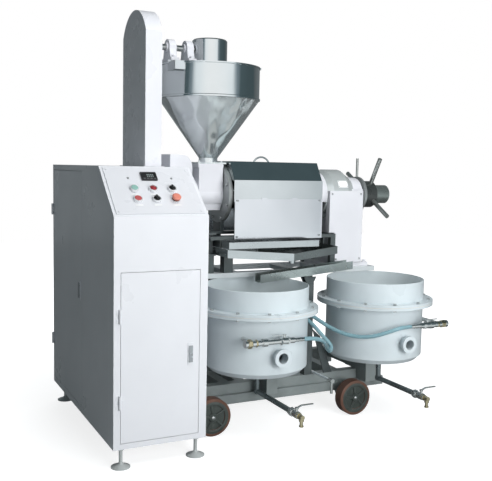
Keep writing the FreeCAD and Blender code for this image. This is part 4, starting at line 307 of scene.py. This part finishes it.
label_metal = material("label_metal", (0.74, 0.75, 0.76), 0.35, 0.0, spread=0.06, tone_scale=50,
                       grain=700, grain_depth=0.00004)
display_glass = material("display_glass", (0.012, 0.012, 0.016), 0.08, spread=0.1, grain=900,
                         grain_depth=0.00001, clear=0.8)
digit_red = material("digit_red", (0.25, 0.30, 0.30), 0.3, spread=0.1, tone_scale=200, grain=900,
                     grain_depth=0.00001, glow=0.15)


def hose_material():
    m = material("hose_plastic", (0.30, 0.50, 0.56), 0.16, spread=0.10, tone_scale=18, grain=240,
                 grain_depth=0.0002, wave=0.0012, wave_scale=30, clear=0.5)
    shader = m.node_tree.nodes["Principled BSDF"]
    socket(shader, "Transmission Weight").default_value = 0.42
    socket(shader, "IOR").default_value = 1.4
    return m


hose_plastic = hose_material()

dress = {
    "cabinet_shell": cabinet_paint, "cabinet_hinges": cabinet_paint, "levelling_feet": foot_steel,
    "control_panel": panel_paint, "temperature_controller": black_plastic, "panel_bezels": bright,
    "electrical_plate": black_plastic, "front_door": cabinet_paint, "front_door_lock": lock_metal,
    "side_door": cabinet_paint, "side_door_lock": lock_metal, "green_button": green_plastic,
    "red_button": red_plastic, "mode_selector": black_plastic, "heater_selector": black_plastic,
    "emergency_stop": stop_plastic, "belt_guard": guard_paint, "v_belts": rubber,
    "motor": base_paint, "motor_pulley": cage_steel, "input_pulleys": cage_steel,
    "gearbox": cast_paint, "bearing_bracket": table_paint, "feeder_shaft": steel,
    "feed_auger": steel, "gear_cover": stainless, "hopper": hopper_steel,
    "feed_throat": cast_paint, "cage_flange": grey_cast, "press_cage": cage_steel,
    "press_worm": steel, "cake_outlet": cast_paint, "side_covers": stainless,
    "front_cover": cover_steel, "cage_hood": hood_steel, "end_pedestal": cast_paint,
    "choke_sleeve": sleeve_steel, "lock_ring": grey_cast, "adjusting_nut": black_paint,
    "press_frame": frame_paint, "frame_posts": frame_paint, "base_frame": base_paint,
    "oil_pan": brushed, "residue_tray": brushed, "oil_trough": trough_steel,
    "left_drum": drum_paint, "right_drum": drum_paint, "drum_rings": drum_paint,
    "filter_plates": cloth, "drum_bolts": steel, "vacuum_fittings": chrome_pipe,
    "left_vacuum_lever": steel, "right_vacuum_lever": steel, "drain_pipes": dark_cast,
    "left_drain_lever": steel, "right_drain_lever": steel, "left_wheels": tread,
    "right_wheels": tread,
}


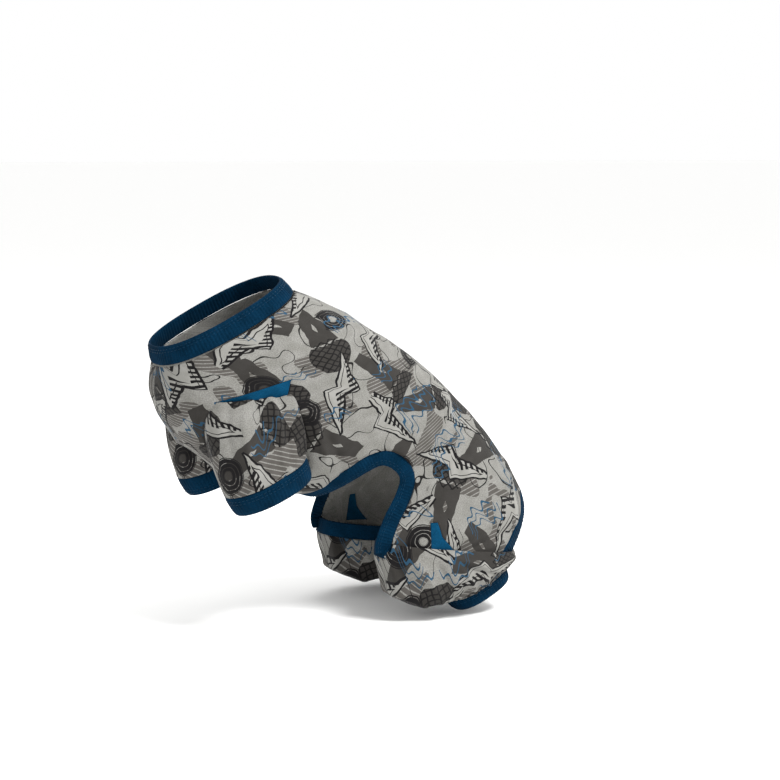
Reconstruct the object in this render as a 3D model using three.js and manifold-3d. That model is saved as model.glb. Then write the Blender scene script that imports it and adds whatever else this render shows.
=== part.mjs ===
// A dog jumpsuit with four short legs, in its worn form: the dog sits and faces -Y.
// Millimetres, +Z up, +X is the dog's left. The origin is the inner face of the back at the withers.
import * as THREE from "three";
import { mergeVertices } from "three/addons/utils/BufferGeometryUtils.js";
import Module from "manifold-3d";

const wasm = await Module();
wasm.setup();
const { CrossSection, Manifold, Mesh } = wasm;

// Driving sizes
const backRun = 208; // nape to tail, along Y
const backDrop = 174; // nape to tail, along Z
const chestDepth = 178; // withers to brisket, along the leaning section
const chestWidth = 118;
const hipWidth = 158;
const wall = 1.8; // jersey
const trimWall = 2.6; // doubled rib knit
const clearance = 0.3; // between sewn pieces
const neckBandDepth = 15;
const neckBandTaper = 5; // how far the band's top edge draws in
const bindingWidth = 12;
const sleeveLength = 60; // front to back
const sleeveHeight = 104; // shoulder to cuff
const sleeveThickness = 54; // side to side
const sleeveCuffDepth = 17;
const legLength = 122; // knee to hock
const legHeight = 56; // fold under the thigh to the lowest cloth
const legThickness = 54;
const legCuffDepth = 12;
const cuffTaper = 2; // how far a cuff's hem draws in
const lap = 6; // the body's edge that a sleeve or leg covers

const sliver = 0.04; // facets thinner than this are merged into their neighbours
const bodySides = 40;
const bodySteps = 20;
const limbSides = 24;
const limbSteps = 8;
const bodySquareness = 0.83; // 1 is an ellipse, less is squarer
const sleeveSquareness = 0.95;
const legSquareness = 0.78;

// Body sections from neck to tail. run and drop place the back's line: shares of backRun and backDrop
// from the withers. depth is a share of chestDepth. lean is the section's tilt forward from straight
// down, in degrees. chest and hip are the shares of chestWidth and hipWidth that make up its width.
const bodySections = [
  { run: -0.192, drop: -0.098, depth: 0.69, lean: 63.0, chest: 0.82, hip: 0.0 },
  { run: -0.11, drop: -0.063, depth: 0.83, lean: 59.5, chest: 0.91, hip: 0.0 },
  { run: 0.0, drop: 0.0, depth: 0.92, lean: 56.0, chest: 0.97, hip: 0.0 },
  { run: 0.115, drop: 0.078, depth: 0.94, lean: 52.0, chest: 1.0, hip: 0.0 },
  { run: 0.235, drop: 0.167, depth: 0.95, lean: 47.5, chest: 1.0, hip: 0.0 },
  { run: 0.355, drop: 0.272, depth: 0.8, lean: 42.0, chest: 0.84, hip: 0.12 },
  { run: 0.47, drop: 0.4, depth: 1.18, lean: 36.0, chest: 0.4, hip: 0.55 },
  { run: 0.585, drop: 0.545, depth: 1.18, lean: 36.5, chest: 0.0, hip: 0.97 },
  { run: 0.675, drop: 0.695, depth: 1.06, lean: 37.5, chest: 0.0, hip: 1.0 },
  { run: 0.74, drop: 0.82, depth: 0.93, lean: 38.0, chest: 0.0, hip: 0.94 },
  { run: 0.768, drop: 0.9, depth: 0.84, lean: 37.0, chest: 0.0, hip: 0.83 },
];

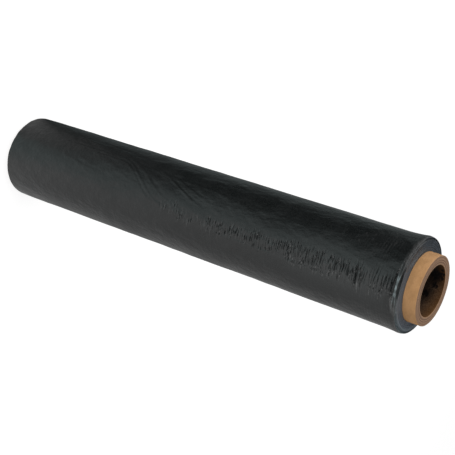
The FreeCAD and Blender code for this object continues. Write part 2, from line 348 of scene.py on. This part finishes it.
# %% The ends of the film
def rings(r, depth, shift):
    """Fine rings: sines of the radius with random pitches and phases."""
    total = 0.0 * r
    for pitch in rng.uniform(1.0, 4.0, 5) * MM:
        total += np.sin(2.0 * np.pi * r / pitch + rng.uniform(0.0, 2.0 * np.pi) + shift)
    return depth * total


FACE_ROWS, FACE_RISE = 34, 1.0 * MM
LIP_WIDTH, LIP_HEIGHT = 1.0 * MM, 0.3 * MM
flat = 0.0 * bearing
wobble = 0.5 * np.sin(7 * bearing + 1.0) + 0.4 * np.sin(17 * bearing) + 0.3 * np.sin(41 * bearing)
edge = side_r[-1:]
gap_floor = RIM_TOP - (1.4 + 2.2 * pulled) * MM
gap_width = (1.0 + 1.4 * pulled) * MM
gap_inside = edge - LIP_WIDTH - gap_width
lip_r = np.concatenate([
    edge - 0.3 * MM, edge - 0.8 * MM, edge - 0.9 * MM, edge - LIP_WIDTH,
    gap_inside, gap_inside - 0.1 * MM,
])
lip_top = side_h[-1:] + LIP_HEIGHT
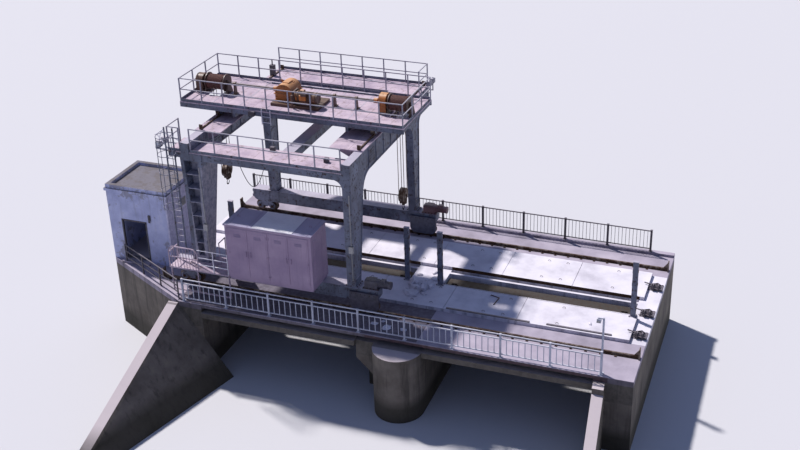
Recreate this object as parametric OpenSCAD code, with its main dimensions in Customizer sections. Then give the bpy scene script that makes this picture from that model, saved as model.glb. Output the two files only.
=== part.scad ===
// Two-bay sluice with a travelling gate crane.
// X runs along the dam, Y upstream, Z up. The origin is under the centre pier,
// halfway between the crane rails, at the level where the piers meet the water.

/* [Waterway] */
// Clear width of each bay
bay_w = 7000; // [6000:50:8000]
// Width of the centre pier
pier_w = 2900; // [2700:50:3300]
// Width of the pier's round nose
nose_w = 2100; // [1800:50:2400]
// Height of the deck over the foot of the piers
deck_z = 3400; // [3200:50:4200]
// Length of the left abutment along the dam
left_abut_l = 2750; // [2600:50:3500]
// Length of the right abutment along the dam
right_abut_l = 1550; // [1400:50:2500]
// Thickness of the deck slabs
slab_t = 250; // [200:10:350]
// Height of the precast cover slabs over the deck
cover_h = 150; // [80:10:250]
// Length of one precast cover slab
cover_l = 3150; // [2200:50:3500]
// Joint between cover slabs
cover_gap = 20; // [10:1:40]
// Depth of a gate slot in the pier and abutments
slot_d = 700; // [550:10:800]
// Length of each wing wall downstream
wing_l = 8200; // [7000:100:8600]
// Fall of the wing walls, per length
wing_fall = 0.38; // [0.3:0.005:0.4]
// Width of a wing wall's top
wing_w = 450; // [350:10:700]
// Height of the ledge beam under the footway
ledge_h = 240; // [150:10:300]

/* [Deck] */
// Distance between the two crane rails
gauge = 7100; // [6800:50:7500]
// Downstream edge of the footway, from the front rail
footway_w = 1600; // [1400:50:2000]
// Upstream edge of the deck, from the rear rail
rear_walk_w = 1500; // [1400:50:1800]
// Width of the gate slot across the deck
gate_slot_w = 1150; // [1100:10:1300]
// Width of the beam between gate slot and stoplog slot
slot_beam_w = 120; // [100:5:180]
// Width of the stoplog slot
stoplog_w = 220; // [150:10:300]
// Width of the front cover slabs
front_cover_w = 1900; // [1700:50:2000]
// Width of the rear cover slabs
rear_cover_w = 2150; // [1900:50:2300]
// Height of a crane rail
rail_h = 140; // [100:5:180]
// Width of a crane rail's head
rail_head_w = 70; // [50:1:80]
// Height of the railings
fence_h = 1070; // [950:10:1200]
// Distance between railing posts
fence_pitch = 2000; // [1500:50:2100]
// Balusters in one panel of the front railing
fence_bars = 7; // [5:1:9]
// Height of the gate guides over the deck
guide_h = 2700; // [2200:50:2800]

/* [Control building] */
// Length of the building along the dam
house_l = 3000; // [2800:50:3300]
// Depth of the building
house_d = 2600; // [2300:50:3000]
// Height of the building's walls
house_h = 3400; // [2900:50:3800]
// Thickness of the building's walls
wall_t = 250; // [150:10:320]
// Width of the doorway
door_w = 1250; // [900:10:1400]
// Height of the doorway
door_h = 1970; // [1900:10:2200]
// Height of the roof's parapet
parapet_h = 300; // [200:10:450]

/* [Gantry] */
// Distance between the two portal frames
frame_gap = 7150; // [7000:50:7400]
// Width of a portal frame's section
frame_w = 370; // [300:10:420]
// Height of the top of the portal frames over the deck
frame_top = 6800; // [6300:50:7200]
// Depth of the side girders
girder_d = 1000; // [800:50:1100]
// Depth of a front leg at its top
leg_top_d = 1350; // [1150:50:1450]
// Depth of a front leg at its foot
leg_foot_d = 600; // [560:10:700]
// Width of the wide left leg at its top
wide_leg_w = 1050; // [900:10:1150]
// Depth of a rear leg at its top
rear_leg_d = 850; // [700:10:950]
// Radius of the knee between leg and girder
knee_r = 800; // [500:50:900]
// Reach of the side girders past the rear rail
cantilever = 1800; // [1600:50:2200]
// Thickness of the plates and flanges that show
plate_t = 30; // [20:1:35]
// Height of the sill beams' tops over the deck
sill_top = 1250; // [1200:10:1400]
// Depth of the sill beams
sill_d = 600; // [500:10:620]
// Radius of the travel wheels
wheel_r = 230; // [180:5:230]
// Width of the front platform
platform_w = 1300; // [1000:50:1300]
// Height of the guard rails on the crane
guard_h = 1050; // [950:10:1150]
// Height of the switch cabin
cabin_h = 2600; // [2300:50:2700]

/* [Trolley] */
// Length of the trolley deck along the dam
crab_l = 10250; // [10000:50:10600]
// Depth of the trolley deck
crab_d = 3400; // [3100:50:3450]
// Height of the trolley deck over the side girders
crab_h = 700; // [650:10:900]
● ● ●
## DESCRIPTION OF THE TASK
From the first line of the data through the line with "hose_plastic = hose_material()", quote each line exactly and add nothing else.

## SOLUTION TO THIS EXERCISE
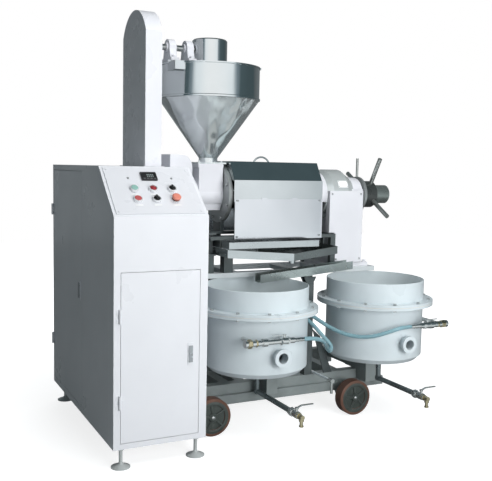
Keep writing the FreeCAD and Blender code for this image. This is part 4, starting at line 307 of scene.py. This part finishes it.
label_metal = material("label_metal", (0.74, 0.75, 0.76), 0.35, 0.0, spread=0.06, tone_scale=50,
                       grain=700, grain_depth=0.00004)
display_glass = material("display_glass", (0.012, 0.012, 0.016), 0.08, spread=0.1, grain=900,
                         grain_depth=0.00001, clear=0.8)
digit_red = material("digit_red", (0.25, 0.30, 0.30), 0.3, spread=0.1, tone_scale=200, grain=900,
                     grain_depth=0.00001, glow=0.15)


def hose_material():
    m = material("hose_plastic", (0.30, 0.50, 0.56), 0.16, spread=0.10, tone_scale=18, grain=240,
                 grain_depth=0.0002, wave=0.0012, wave_scale=30, clear=0.5)
    shader = m.node_tree.nodes["Principled BSDF"]
    socket(shader, "Transmission Weight").default_value = 0.42
    socket(shader, "IOR").default_value = 1.4
    return m


hose_plastic = hose_material()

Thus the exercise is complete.